A biography of dime novelist Ned Buntline, who was the second most read author (after Mark Twain) of the 19th century, and the progenitor of the western dime novel genre.'
- McNally, Robert A. The Modoc War: A Story of Genocide at the Dawn of America's Gilded Age. Bison Books, 2017.
The Modoc War was the American/Indian conflict that provided the context of the ascendency of Buffalo Bill and Texas Jack as dramatic stars. McNally explains that the war was the consequence of a decades long deliberate attempt at the genocide of native peoples by the state of California.
- Rico, Monica. Nature's Noblemen: Transatlantic Masculinities and the Nineteenth-Century American West.
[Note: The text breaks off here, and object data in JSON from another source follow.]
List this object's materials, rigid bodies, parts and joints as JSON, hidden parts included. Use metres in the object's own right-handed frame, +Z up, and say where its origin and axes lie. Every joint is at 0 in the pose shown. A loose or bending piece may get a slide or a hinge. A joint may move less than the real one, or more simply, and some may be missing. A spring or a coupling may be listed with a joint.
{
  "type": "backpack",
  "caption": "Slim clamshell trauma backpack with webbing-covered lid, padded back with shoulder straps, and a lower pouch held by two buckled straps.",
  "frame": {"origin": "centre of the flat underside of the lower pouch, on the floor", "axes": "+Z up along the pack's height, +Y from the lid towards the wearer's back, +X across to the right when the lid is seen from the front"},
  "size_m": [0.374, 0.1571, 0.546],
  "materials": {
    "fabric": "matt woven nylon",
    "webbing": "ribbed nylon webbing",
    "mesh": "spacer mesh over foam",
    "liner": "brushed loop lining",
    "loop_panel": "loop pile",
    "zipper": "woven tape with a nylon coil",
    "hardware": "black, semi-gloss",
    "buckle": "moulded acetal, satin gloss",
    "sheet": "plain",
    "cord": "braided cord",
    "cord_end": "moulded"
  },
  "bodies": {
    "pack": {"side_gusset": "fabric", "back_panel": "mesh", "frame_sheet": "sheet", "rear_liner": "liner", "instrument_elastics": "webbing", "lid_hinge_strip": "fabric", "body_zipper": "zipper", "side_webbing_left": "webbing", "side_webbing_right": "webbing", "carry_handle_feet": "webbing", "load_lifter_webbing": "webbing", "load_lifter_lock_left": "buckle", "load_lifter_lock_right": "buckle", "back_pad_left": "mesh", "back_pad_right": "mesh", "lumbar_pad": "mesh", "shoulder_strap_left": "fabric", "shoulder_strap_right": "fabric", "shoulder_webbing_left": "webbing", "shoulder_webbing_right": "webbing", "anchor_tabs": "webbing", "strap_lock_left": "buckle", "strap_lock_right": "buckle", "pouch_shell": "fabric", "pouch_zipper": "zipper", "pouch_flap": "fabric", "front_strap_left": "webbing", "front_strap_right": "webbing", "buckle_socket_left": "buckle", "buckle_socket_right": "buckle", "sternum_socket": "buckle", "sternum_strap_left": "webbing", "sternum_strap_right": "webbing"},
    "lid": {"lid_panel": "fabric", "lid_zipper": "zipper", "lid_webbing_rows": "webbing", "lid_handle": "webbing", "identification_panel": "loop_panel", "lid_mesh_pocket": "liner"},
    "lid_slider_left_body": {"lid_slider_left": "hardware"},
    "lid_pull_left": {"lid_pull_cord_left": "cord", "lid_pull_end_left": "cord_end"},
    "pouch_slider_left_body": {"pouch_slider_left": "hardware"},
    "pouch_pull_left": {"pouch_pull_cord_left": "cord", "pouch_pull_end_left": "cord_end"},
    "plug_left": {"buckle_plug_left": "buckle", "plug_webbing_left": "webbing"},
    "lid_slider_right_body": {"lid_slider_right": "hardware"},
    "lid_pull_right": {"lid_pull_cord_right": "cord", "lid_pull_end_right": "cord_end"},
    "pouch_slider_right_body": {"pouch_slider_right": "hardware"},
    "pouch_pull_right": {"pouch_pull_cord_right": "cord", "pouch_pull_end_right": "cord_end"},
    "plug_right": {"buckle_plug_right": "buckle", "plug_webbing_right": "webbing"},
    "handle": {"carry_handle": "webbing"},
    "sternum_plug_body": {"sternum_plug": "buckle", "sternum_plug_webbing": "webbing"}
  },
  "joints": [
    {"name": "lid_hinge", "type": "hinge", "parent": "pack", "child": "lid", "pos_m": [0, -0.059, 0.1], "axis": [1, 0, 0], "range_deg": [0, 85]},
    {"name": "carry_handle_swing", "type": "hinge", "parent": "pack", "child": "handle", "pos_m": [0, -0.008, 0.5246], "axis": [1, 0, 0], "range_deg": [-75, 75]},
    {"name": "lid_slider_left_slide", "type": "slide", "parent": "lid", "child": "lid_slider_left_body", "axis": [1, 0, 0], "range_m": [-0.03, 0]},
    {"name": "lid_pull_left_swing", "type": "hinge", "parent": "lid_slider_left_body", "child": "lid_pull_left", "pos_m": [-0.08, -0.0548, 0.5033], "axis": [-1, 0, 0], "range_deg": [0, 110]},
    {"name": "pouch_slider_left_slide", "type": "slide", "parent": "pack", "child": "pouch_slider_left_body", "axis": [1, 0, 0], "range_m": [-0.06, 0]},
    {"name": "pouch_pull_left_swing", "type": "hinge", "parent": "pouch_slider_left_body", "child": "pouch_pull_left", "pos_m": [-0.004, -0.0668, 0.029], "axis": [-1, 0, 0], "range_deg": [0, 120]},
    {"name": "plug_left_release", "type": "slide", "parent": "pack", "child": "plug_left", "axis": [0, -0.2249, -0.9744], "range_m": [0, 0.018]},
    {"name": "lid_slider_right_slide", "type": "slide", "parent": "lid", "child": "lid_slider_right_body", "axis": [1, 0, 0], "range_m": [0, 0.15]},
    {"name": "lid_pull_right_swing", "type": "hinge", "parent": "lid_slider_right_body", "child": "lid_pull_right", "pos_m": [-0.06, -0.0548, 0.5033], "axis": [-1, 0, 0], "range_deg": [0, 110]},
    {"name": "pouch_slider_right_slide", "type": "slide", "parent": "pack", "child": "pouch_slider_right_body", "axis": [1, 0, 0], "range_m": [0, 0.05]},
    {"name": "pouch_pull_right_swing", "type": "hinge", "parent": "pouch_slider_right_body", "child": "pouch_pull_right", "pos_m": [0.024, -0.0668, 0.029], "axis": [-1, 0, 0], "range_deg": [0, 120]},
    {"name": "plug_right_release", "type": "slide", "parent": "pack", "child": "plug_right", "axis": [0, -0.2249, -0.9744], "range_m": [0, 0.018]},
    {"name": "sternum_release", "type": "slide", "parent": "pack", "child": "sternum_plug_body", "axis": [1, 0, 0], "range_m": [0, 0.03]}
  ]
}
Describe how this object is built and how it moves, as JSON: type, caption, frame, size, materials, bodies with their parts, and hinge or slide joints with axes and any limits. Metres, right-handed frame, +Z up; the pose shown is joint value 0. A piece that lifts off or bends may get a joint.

Yale University Press, 2013.
A fascinating look into the ways in which men like Buffalo Bill and Texas Jack, along with their European friends Grand Duke Alexis and the Earl of Dunraven, both fit into and challenged pervasive 19th century stereotypes of masculinity.
- Schlissel, Lillian. Black Frontiers: A History of African American Heroes in the Old West. Paw Prints, 2008.
A chronicle of the ways in which African-American men and women lived and worked in the American West, and were depicted in both its fiction and non-fiction.
- Warren, Louis S. Buffalo Bill's America: William Cody and the Wild West Show. Vintage Books, 2006.
Warren’s is the most in depth look at the legacy of Buffalo Bill and the ways his life and his life’s work mirror broader social concerns of the era.